As the audience responded to Warnock’s jab and moderator Tina Tyus-Shaw attempted to move on to a different subject, Walker reached into his coat pocket and whipped out a badge of unknown origin.
“What’s so funny about that is I am— work with many police officers,” Walker said.
The stunt earned an admonishment from Tyus-Shaw, who chastised Walker for bringing a “prop” onstage, a violation of debate rules.
“Please, out of respect, I need to let you know, Mr. Walker, you are very well aware of the rules tonight,” Tyus-Shaw said. “And you have a prop. That is not allowed. sir. I ask you to put that prop away.”
“This is not a prop,” Walker insisted. “This is real.”
Tyus-Shaw repeatedly asked Walker to holster his badge, which he eventually did. “Thank you,” Tyus-Shaw said, “for putting that prop away.”
It’s unclear where Walker acquired his “prop” badge and from which department he received it; in the past, the only evidence of law enforcement work the candidate had revealed was a “Special Deputy Sheriff” card — making him “an honorary agent” — given to him by then-Cobb County Sheriff Neil Warren, who unsurprisingly endorsed Walker’s candidacy this past summer.
“He led trainings on leadership, advocated for mental health, encouraged countless officers, and was always there to lend a hand whenever we needed him,” Warren said at the time. “I was proud to name him as an honorary deputy sheriff due to his tireless efforts in support of law enforcement.”

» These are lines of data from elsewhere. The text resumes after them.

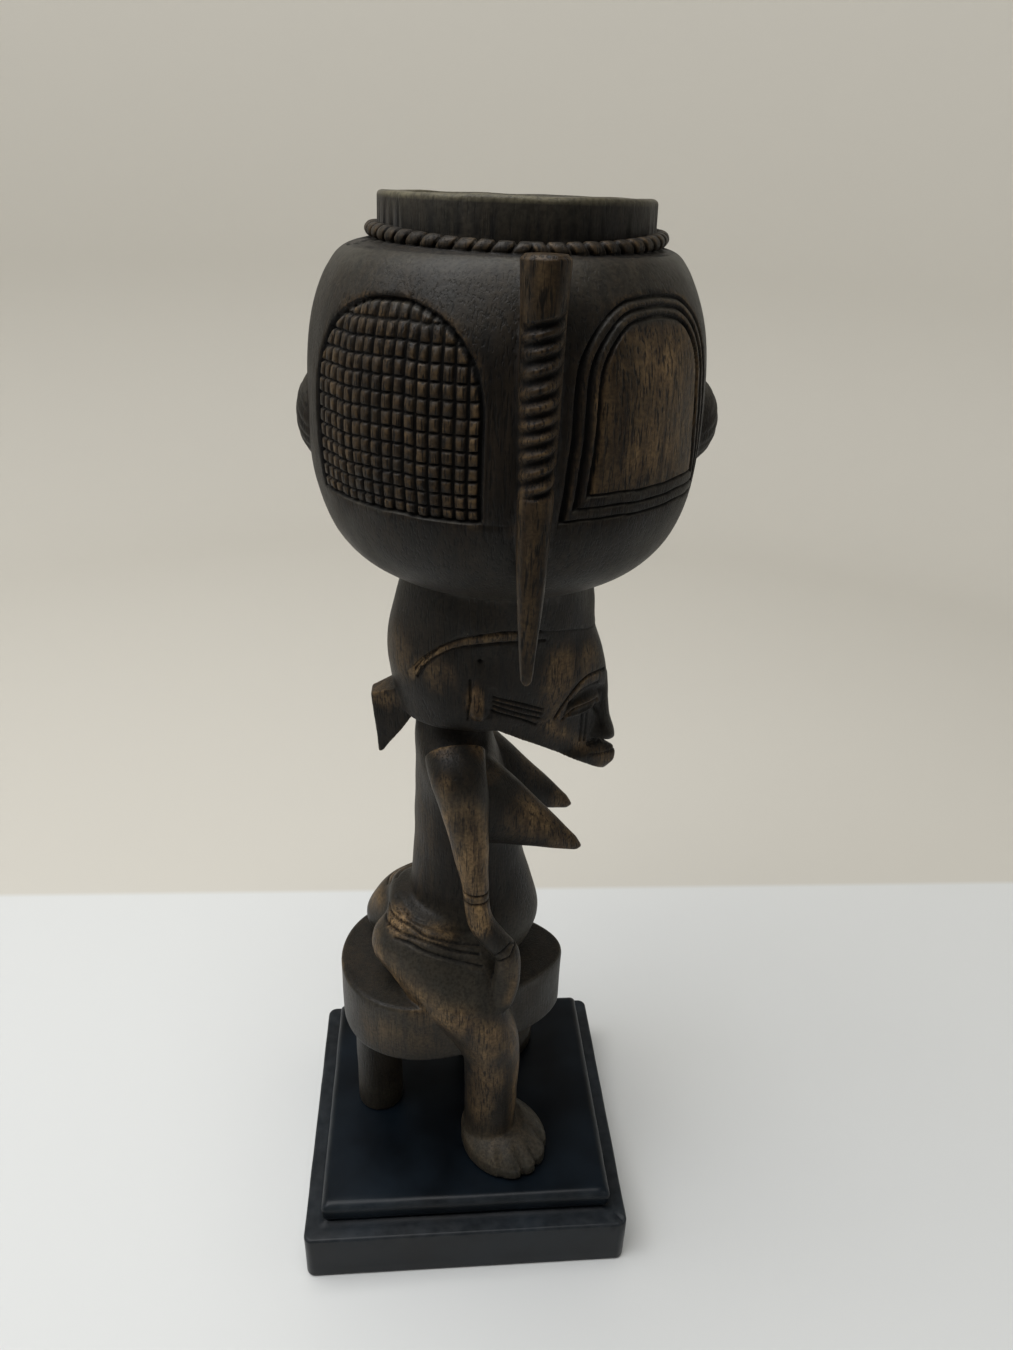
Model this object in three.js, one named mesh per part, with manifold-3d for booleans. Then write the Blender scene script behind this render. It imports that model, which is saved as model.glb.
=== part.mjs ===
// A carved wooden figure that sits on a round stool and carries an open vessel on its head.
// It stands on a stepped plinth.
// Millimetres, +Z up. The origin is the centre of the plinth's underside, and the figure faces +X.
// The figure's left and right halves mirror each other across the XZ plane.

import * as THREE from 'three';
import { mergeVertices } from 'three/addons/utils/BufferGeometryUtils.js';
import Module from 'manifold-3d';

const wasm = await Module();
wasm.setup();

// Colours and finishes
const darkWood = { color: 0x3a2f26, roughness: 0.55, metalness: 0 };
const blackLacquer = { color: 0x15181b, roughness: 0.3, metalness: 0 };

// Plinth: a lower slab, a narrow groove, and a smaller upper slab with a rounded edge
const plinthLength = 130;
const plinthWidth = 119;
const plinthCornerRadius = 3.5;
const lowerSlabHeight = 23.5;
const lowerEdgeRound = 1.2;
const ledgeWidth = 6.9;
const grooveDepth = 1.4;
const grooveHeight = 1.2;
const upperSlabHeight = 9.6;
const upperEdgeRound = 3.2;
const plinthTop = lowerSlabHeight + grooveHeight + upperSlabHeight;

// The figure's soles and its stool's leg stand this far above the plinth
const restGap = 0.3;
const soleLevel = plinthTop + restGap;

// Vessel: a round bowl with a low collar, turned about an upright axis
const vesselX = 9.8;
const bowlBottom = 286.5;
const bowlRadius = 60;
const collarDrift = 1.4;
const collarRadius = 39.3;
const rimLevel = 399.5;
const mouthRadius = 33.6;
const bowlFloor = 297;
const wallThickness = 6;
const lip = 1.2;
const vesselSides = 36;

// Cabled ring round the foot of the collar
const ringRadius = 40.4;
const ringLevel = 390;
const ringThickness = 2.6;
const ringStrands = 56;
const ringSpread = 2.2;
const ringSag = 2.3;

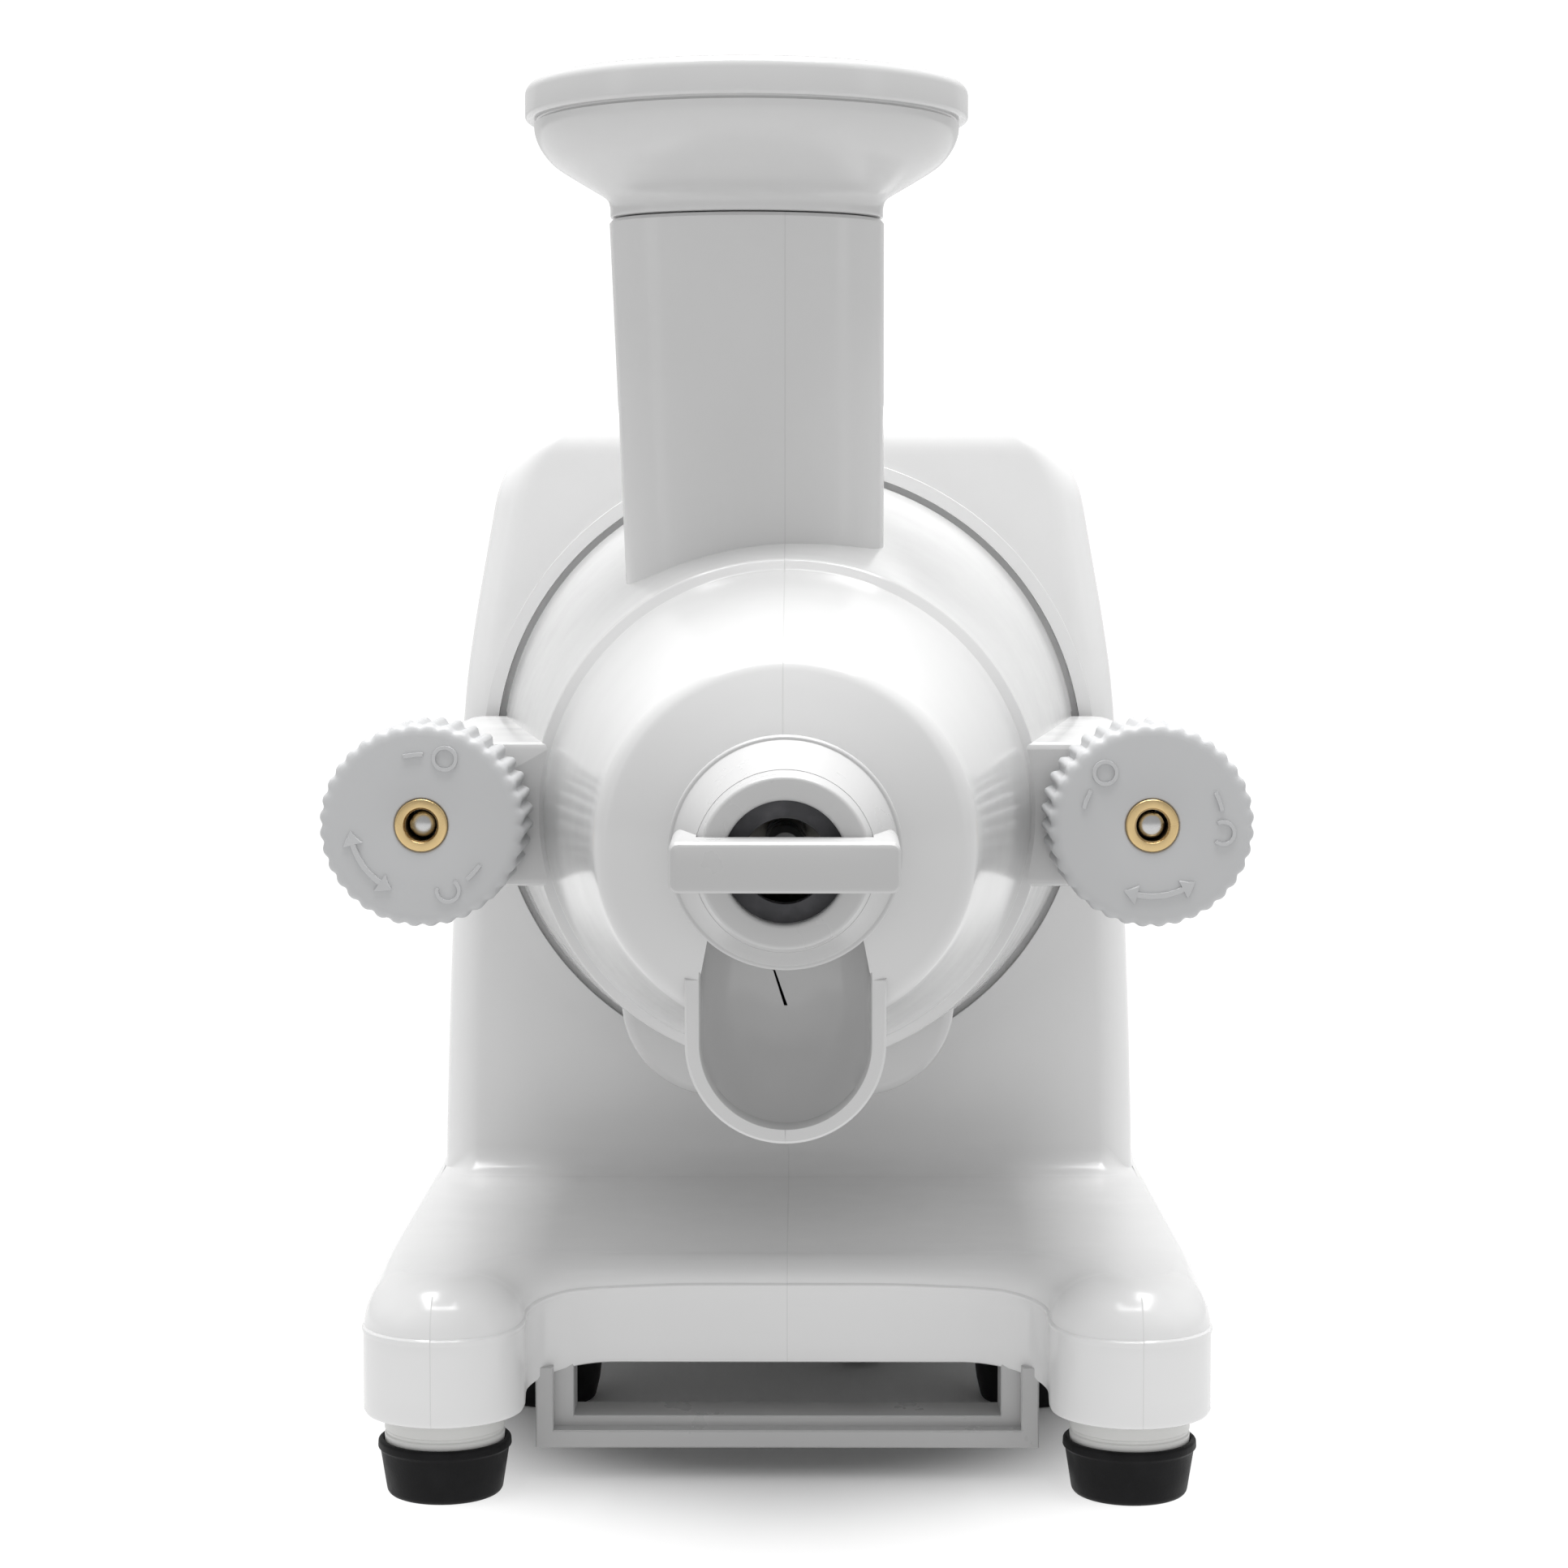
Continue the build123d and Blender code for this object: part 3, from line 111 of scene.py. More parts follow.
def roundedPath(corners, closed=False, steps=6):
    # corners are (a, b, radius); a corner becomes the arc that touches both of its edges
    spots = np.array([corner[:2] for corner in corners], float)
    path = []
    for k, (a, b, radius) in enumerate(corners):
        if radius == 0 or (not closed and k in (0, len(corners) - 1)):
            path.append(spots[k][None])
            continue
        here = spots[k]
        back = spots[k - 1] - here
        ahead = spots[(k + 1) % len(spots)] - here
        back /= np.linalg.norm(back)
        ahead /= np.linalg.norm(ahead)
        half = math.acos(np.clip(back @ ahead, -1, 1)) / 2
        reach = radius / math.tan(half)
        middle = here + (back + ahead) / np.linalg.norm(back + ahead) * radius / math.sin(half)
        first = here + back * reach - middle
        last = here + ahead * reach - middle
        turnAngle = math.pi - 2 * half
        t = np.linspace(0, 1, steps + 1)[:, None]
        path.append(middle + (np.sin((1 - t) * turnAngle) * first + np.sin(t * turnAngle) * last)
                    / math.sin(turnAngle))
    return np.vstack(path)


def densify(path, longest, closed=False):
    # straight stretches longer than the given length get points between their ends
    ends = np.roll(path, -1, axis=0) if closed else np.vstack([path[1:], path[-1:]])
    pieces = [line(a, b, max(1, int(np.ceil(np.linalg.norm(b - a) / longest)))) for a, b in zip(path, ends)]
    return np.vstack(pieces if closed else pieces[:-1] + [path[-1:]])


def outwardNormals(loop):
    # unit normals of closed plan loops, to the right of the way the loop runs
    along = np.roll(loop, -1, axis=0) - np.roll(loop, 1, axis=0)
    normal = np.stack([along[:, 1], -along[:, 0]], -1)
    return normal / np.maximum(np.linalg.norm(normal, axis=1, keepdims=True), 1e-9)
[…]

However, being a “Special Deputy Sheriff” does not come with arrest authority, and as one prosecutor told The Atlanta Journal-Constitution, it’s “meaningless” and the equivalent of “a junior ranger badge.”

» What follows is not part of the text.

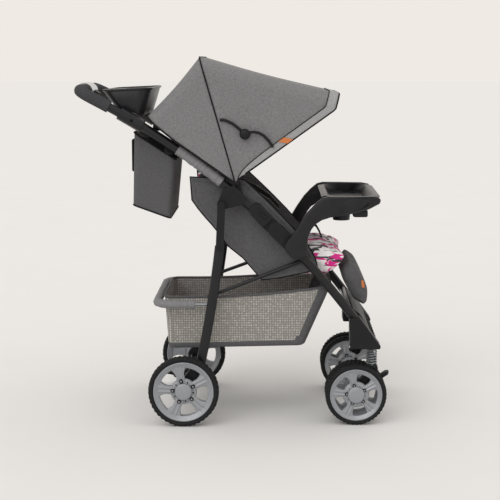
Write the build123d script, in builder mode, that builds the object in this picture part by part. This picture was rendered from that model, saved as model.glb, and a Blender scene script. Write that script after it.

Under Georgia code Section 16-10-23, “A person who falsely holds himself out as a peace officer or other public officer or employee with intent to mislead another into believing that he is actually such officer commits the offense of impersonating an officer and, upon conviction thereof, shall be punished by a fine of not more than $1,000.00 or by imprisonment for not less than one nor more than five years, or both.”